Are antique bone inlay pieces worth more? Genuine antique pieces from the 19th and early 20th centuries — particularly Mughal-era or Victorian Anglo-Indian pieces — can be extraordinarily valuable, sometimes reaching five figures at auction. However, the "antique" label is frequently misused in the market. Unless you have provenance documentation and ideally expert verification, treat any antique claim with scepticism.

Does custom or bespoke inlay cost much more than stock designs? Custom commissions typically add 25 to 60% to a comparable stock piece, depending on pattern complexity. Lead times are also significantly longer — 8 to 16 weeks is common for a bespoke piece shipped from India. The upside is that you get exactly the dimensions, pattern, and colour palette you want, with no compromise.

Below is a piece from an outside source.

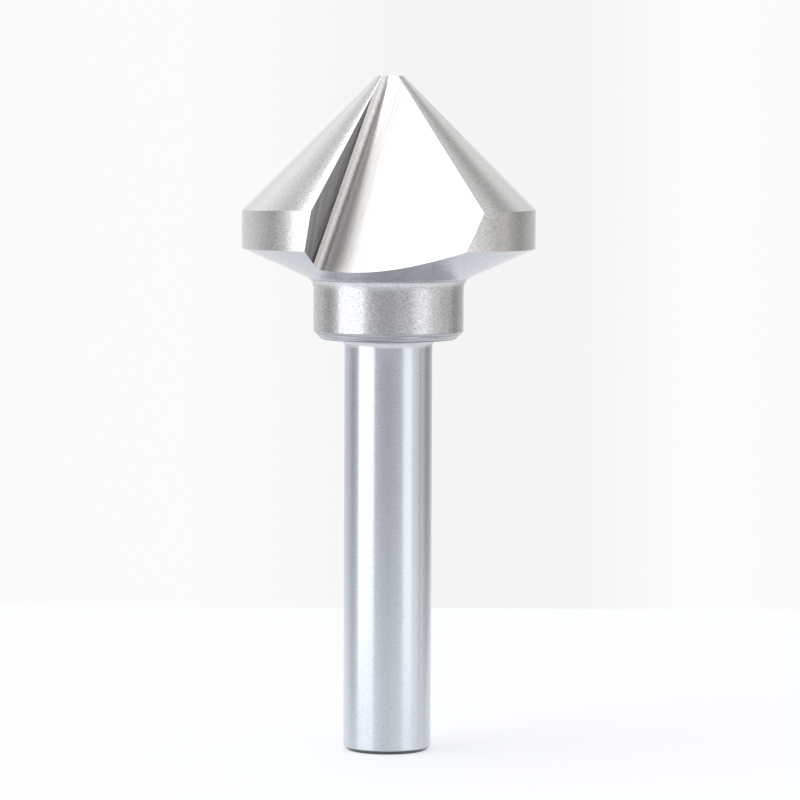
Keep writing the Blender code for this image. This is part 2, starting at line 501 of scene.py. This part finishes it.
stretches = [
    ("tip", straight((TIP_CENTRE_RADIUS, tip_height), (TIP_RADIUS, tip_height), 2)),
    ("cone", straight((TIP_RADIUS, tip_height), (HEAD_RADIUS, band_top), 18)),
    ("band", straight((HEAD_RADIUS, band_top), (HEAD_RADIUS, band_foot), 5)),
    ("taper", straight((HEAD_RADIUS, band_foot), (taper_foot_radius, taper_foot_height), 10)),
    ("taper", bend(blend_centre, TAPER_BLEND_RADIUS, blend_start, COLLAR_GRIND_ENDS, 5)),
    ("collar", bend(blend_centre, TAPER_BLEND_RADIUS, COLLAR_GRIND_ENDS, 180, 8)),
    ("collar", straight((COLLAR_RADIUS, collar_top), (COLLAR_RADIUS, chamfer_top), 5)),
    ("chamfer", straight((COLLAR_RADIUS, chamfer_top), corner_start, 2)),
    ("chamfer", bend(corner_centre, COLLAR_CORNER_RADIUS, -45, UNDERSIDE_BEGINS, 2)),
    ("underside", bend(corner_centre, COLLAR_CORNER_RADIUS, UNDERSIDE_BEGINS, -90, 5)),
    ("underside", straight((corner_centre[0], SHANK_LENGTH), (neck_centre[0], SHANK_LENGTH), 2)),
    ("neck", bend(neck_centre, NECK_RADIUS, 90, 180, 10)),
    ("shank", straight((SHANK_RADIUS, neck_centre[1]), (SHANK_RADIUS, END_CHAMFER), 16)),
    ("foot", straight((SHANK_RADIUS, END_CHAMFER), (SHANK_RADIUS - END_CHAMFER, 0), 2)),
    ("foot", straight((SHANK_RADIUS - END_CHAMFER, 0), (FOOT_CENTRE_RADIUS, 0), 2)),
]

blank = bmesh.new()
rings = []
ring_finish = []


def add_ring(radius, height):
    ring = []
    for step in range(TURN_STEPS):
        turn = math.tau * step / TURN_STEPS
        ring.append(blank.verts.new((radius * math.cos(turn), radius * math.sin(turn), height)))
    rings.append(ring)


add_ring(TIP_CENTRE_RADIUS, tip_height)
for finish, points in stretches:
    for point in points:
        add_ring(point.x, point.y)
        ring_finish.append(finish_order.index(finish))
for upper, lower, finish in zip(rings, rings[1:], ring_finish):
    for step in range(TURN_STEPS):
        after = (step + 1) % TURN_STEPS
        side = blank.faces.new((upper[step], lower[step], lower[after], upper[after]))
        side.material_index = finish
blank.faces.new(rings[0]).material_index = finish_order.index("tip")
blank.faces.new(reversed(rings[-1])).material_index = finish_order.index("foot")


# Three flutes are ground along straight lines that leave the axis on their way down. Behind
# each cutting edge the land of the cone falls away by a small relief angle, down to the heel.
# The flutes are polished, with faint lines that the wheel left along their length. Their roots
# carry a painted highlight and painted shade, their backs painted shade beside the root, and
# the rake faces a dark colour that is painted shade.
RELIEF_ANGLE = math.radians(0.85)
FLUTE_BEARINGS = [math.radians(bearing) for bearing in (-131.8, -11.8, 102.2)]
FLUTE_ROOT_OFFSET = 0.74 * MM
FLUTE_ROOT_SLOPE = math.radians(27.2)
FLUTE_ROOT_RADIUS = 0.5 * MM
FLUTE_ROOT_STEPS = 16
RAKE_FACE_LEAN = math.radians(23.8)
FLUTE_OPENING = math.radians(83.7)
ROOT_BESIDE_RAKE = 1.7 * MM
WHEEL_REACH = 48.0 * MM
WHEEL_CORNER_REACH = 1.5 * WHEEL_REACH
WHEEL_ABOVE_TIP = 8 * MM
WHEEL_BELOW_TIP = 42 * MM
JUST_BELOW_CONE = 1.001
INSIDE_TIP_RIM = 0.9 * TIP_RADIUS

FLUTE_LINES_PER_METRE = 250
ROOT_GRAINS_PER_METRE = 2200
LINE_ROUGHNESS = 0.08
# The root's tones are painted: painted shade along the line of the root, painted light beside it and
# towards the tip.
ROOT_PAINTED_SHADE = 0.81
ROOT_RIM_PAINTED_LIGHT = 0.24
ROOT_RIM = (0.35 * MM, 0.75 * MM)
ROOT_TIP_PAINTED_LIGHT = 0.25
ROOT_NEAR_TIP = (74 * MM, 90 * MM)
ROOT_DISH_DEPTH = 0.3 * MM
ROOT_DISH_SPANS = ((0.26 * MM, 0.86 * MM), (0.5 * MM, 2.5 * MM))
BACK_CROWDING = 0.13
BACK_CROWDING_PER_METRE = 12.5
BACK_HOLLOW_DEPTH = 0.5 * MM
BACK_HOLLOW_SPAN = (0.5 * MM, 6 * MM)
# The back's darker tone close to the root is painted shade.
BACK_PAINTED_SHADE_AT_ROOT = 0.68
BACK_RIM_GAIN = 0.37
BACK_RIM = (0.66 * MM, 0.98 * MM)
BACK_GLOSS_AT_ROOT = 0.14
BACK_GLOSS_SPAN = (1 * MM, 2.5 * MM)
RAKE_RINGS_PER_METRE = 800
RAKE_RING_TONE = 0.6
RAKE_RINGS_BEGIN = (13 * MM, 17 * MM)


def flute_frame(bearing):
    """Place of a flute: X out of its root, Y towards the open side, Z up along the root."""
    outward = Vector((math.cos(bearing), math.sin(bearing), 0))
    across = Vector((-math.sin(bearing), math.cos(bearing), 0))
    up = Vector((0, 0, 1))
    along = up * math.cos(FLUTE_ROOT_SLOPE) - outward * math.sin(FLUTE_ROOT_SLOPE)
    facing = up * math.sin(FLUTE_ROOT_SLOPE) + outward * math.cos(FLUTE_ROOT_SLOPE)
    placed = Matrix((facing, across, along)).transposed().to_4x4()
    placed.translation = outward * FLUTE_ROOT_OFFSET + up * tip_height
    return placed


def leaving_bearing(placed, face_angle):
    """Bearing at which a flute face leaves the full diameter at the top of the band."""
    in_section = Vector((math.cos(face_angle), math.sin(face_angle), 0))
    normal = placed.to_3x3() @ Vector((-in_section.y, in_section.x, 0))
    distance = normal.dot(placed.translation) - normal.z * band_top
    middle = math.atan2(normal.y, normal.x)
    half = math.acos(distance / (HEAD_RADIUS * math.hypot(normal.x, normal.y)))
    run = placed.to_3x3() @ in_section
    turns = [middle - half, middle + half]
    ends = [Vector((math.cos(turn), math.sin(turn), 0)) for turn in turns]
    outer = max(ends, key=lambda end: end.dot(run))
    return math.atan2(outer.y, outer.x)


back_angle = RAKE_FACE_LEAN + FLUTE_OPENING
edges = [leaving_bearing(flute_frame(bearing), RAKE_FACE_LEAN) for bearing in FLUTE_BEARINGS]
heel = leaving_bearing(flute_frame(FLUTE_BEARINGS[-1]), back_angle)
flute_span = (heel - edges[-1]) % math.tau
cone_length = tip_height - band_top
for vertex in blank.verts:
    down = (tip_height - vertex.co.z) / cone_length
    if down > JUST_BELOW_CONE or vertex.co.xy.length < INSIDE_TIP_RIM:
        continue
    bearing = math.atan2(vertex.co.y, vertex.co.x)
    behind = min((edge - bearing) % math.tau for edge in edges)
    ahead = min((bearing - edge) % math.tau for edge in edges)
    fall = HEAD_RADIUS * math.tan(RELIEF_ANGLE) * behind if ahead > flute_span / 2 else 0
    radius = TIP_RADIUS - fall + down * (HEAD_RADIUS - TIP_RADIUS + fall)
    vertex.co.xy = vertex.co.xy.normalized() * radius
    vertex.co.z = tip_height - down * (cone_length + fall)

bmesh.ops.recalc_face_normals(blank, faces=blank.faces)
body_mesh = bpy.data.meshes.new("cutter_steel")
blank.to_mesh(body_mesh)
blank.free()
for finish in finish_order:
    body_mesh.materials.append(finishes[finish])
body = bpy.data.objects.new("cutter_steel", body_mesh)
bpy.context.scene.collection.objects.link(body)


def from_root(place, placed, face_angle):
    """Distance from the line of a flute's root, measured along one of its faces."""
    run = placed.col[0].xyz * math.cos(face_angle) + placed.col[1].xyz * math.sin(face_angle)
    return place.towards(tuple(run)) - placed.translation.dot(run)


def flute_steel(number, placed, part, colour, roughness, line_width, tone_share, depth):
    """Polished steel of one part of a flute, with faint lines along it.

    The root has a short, coarse grain instead; its tone is painted, with painted shade along
    the line of the root and painted light beside it and towards the tip. The back looks faintly
    hollow beside the root, in a strip that narrows towards the tip, and is painted darker close
    to the root as painted shade. The outer part of the rake face shows fine rings.
    """
    steel = bpy.data.materials.new(f"flute_{part}_{number}")
    steel.use_nodes = True
    tree = steel.node_tree
    surface = tree.nodes["Principled BSDF"]
    surface.inputs["Metallic"].default_value = 1.0
    place = Wire.node(tree, "ShaderNodeTexCoord", output="Object")
    out, across, along = (placed.col[i].xyz for i in range(3))
    per_metre = ROOT_GRAINS_PER_METRE if part == "root" else FLUTE_LINES_PER_METRE
    in_flute = Wire.node(tree, "ShaderNodeCombineXYZ", None, {
        "X": place.towards(tuple(out)) / line_width,
        "Y": place.towards(tuple(across)) / line_width,
        "Z": place.towards(tuple(along)) * per_metre,
    })
    lines = Wire.node(tree, "ShaderNodeTexNoise", None, {"Vector": in_flute, "Scale": 1.0, "Detail": 2.0})
    tone = 1.0 + tone_share * 2.0 * (lines - 0.5)
    uneven = roughness + LINE_ROUGHNESS * (lines - 0.5)
    relief = lines * depth
    if part == "root":
        beside = from_root(place, placed, RAKE_FACE_LEAN)
        # Painted shade along the root's line, painted light beside it and towards the tip.
        height = place.towards((0, 0, 1))
        tone = tone * (ROOT_PAINTED_SHADE + ROOT_RIM_PAINTED_LIGHT * beside.smooth(*ROOT_RIM))
        tone = tone * (1.0 + ROOT_TIP_PAINTED_LIGHT * height.smooth(*ROOT_NEAR_TIP))
        for span in ROOT_DISH_SPANS:
            relief = relief - beside.smooth(*span) * ROOT_DISH_DEPTH
    if part == "back":
        crowding = BACK_CROWDING + BACK_CROWDING_PER_METRE * place.towards((0, 0, 1))
        beside = from_root(place, placed, back_angle) * crowding
        relief = relief - beside.smooth(*BACK_HOLLOW_SPAN) * BACK_HOLLOW_DEPTH / crowding
        # Painted shade on the back close to the root.
        tone = tone * (BACK_PAINTED_SHADE_AT_ROOT + BACK_RIM_GAIN * beside.smooth(*BACK_RIM))
        uneven = uneven - BACK_GLOSS_AT_ROOT * (1.0 - beside.smooth(*BACK_GLOSS_SPAN))
    if part == "rake":
        flat = {0: place.stretched(1, 1, 0)}
        reach = Wire.node(tree, "ShaderNodeVectorMath", {"operation": "LENGTH"}, flat, "Value")
        spaced = {"W": reach * RAKE_RINGS_PER_METRE, "Scale": 1.0}
        fine_rings = Wire.node(tree, "ShaderNodeTexNoise", {"noise_dimensions": "1D"}, spaced)
        tone = tone * (1.0 + RAKE_RING_TONE * reach.smooth(*RAKE_RINGS_BEGIN) * (fine_rings - 0.5))
    shaded(tree, tone, colour).feed(surface, "Base Color")
    uneven.feed(surface, "Roughness")
    raised = Wire.node(tree, "ShaderNodeBump", None, {"Height": relief, "Distance": 1.0, "Strength": 1.0})
    raised.feed(surface, "Normal")
    return steel


# Colour, roughness, width of the lines, their share in the tone and their depth.
FLUTE_FINISHES = {
    # The root's light colour is a painted highlight, and the rake's dark colour is painted shade inside the
    # flute.
    "root": ((0.78, 0.755, 0.75), 0.46, 0.22 * MM, 0.45, 8 * MICRON),
    "rake": ((0.395, 0.395, 0.41), 0.10, 0.25 * MM, 0.06, 3 * MICRON),
    "back": ((0.68, 0.66, 0.64), 0.28, 0.26 * MM, 0.05, 14 * MICRON),
}
flute_parts = list(FLUTE_FINISHES)

middle_angle = RAKE_FACE_LEAN + FLUTE_OPENING / 2
middle_run = Vector((math.cos(middle_angle), math.sin(middle_angle)))
rake_run = Vector((math.cos(RAKE_FACE_LEAN), math.sin(RAKE_FACE_LEAN)))
back_run = Vector((math.cos(back_angle), math.sin(back_angle)))
root_centre = FLUTE_ROOT_RADIUS / math.sin(FLUTE_OPENING / 2) * middle_run
root_start = math.degrees(back_angle) + 90
root_end = math.degrees(RAKE_FACE_LEAN) + 270
root_first = root_centre + FLUTE_ROOT_RADIUS * Vector((
    math.cos(math.radians(root_start)),
    math.sin(math.radians(root_start)),
))
wall_start = FLUTE_ROOT_RADIUS / math.tan(FLUTE_OPENING / 2)
section = [root_first] + bend(root_centre, FLUTE_ROOT_RADIUS, root_start, root_end, FLUTE_ROOT_STEPS)
section.append((wall_start + ROOT_BESIDE_RAKE) * rake_run)
root_faces = len(section) - 1
section.append(WHEEL_REACH * rake_run)
section.append(WHEEL_CORNER_REACH * middle_run)
section.append(WHEEL_REACH * back_run)
count = len(section)
top = [(point.x, point.y, WHEEL_ABOVE_TIP) for point in section]
bottom = [(point.x, point.y, -WHEEL_BELOW_TIP) for point in section]
sides = [(i, (i + 1) % count, count + (i + 1) % count, count + i) for i in range(count)]
caps = [tuple(range(count)), tuple(reversed(range(count, 2 * count)))]

wheels = []
for number, bearing in enumerate(FLUTE_BEARINGS, start=1):
    placed = flute_frame(bearing)
    wheel_mesh = bpy.data.meshes.new(f"flute_{number}")
    wheel_mesh.from_pydata(top + bottom, [], sides + caps)
    for side in range(count):
        part = "root" if side < root_faces else "rake" if side == root_faces else "back"
        wheel_mesh.polygons[side].material_index = flute_parts.index(part)
    wheel_mesh.transform(placed)
    form = bmesh.new()
    form.from_mesh(wheel_mesh)
    bmesh.ops.recalc_face_normals(form, faces=form.faces)
    form.to_mesh(wheel_mesh)
    form.free()
    for part in flute_parts:
        wheel_mesh.materials.append(flute_steel(number, placed, part, *FLUTE_FINISHES[part]))
    wheel = bpy.data.objects.new(f"flute_{number}", wheel_mesh)
    bpy.context.scene.collection.objects.link(wheel)
    wheels.append(wheel)
    grind = body.modifiers.new(f"flute_{number}", "BOOLEAN")
    grind.operation = "DIFFERENCE"
    grind.solver = "EXACT"
    grind.material_mode = "TRANSFER"
    grind.object = wheel


# The finished tool is one piece of steel. Head, collar and shank come from the same bar, with
# nothing fitted to it and no joint. The edges stay sharp, as they are ground.
SHARP_EDGE = math.radians(20)

ground = body.evaluated_get(bpy.context.evaluated_depsgraph_get())
finished_mesh = bpy.data.meshes.new_from_object(ground)
finished_mesh.name = "cutter_steel"
body.modifiers.clear()
body.data = finished_mesh
for wheel in wheels:
    bpy.data.objects.remove(wheel)
finished_mesh.shade_smooth()
finished_mesh.set_sharp_from_angle(angle=SHARP_EDGE)
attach(body, "root")
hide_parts("cutter_body")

Is ethically or sustainably sourced bone inlay more expensive? It can be, but not always dramatically so. The bone used in quality inlay furniture is primarily a byproduct of the meat industry — camel and buffalo bone that would otherwise be discarded. Suppliers who can document the ethical sourcing of their bone sometimes charge a small premium, and increasingly this is a marketing point for premium-tier sellers. The synthetic alternatives (resin, acrylic) sidestep the animal sourcing question entirely but are generally lower quality.

The bottom line on bone inlay pricing

Bone inlay furniture rewards those who understand what they're paying for. The price gap between tiers is real, and it reflects real differences in materials, labour, and longevity. Buy with clarity about where a piece sits in the market and you're unlikely to be disappointed.

Key takeaways: genuine bone vs synthetic resin, solid wood base matters, labour hours equal value, ask about provenance, premium pieces last decades.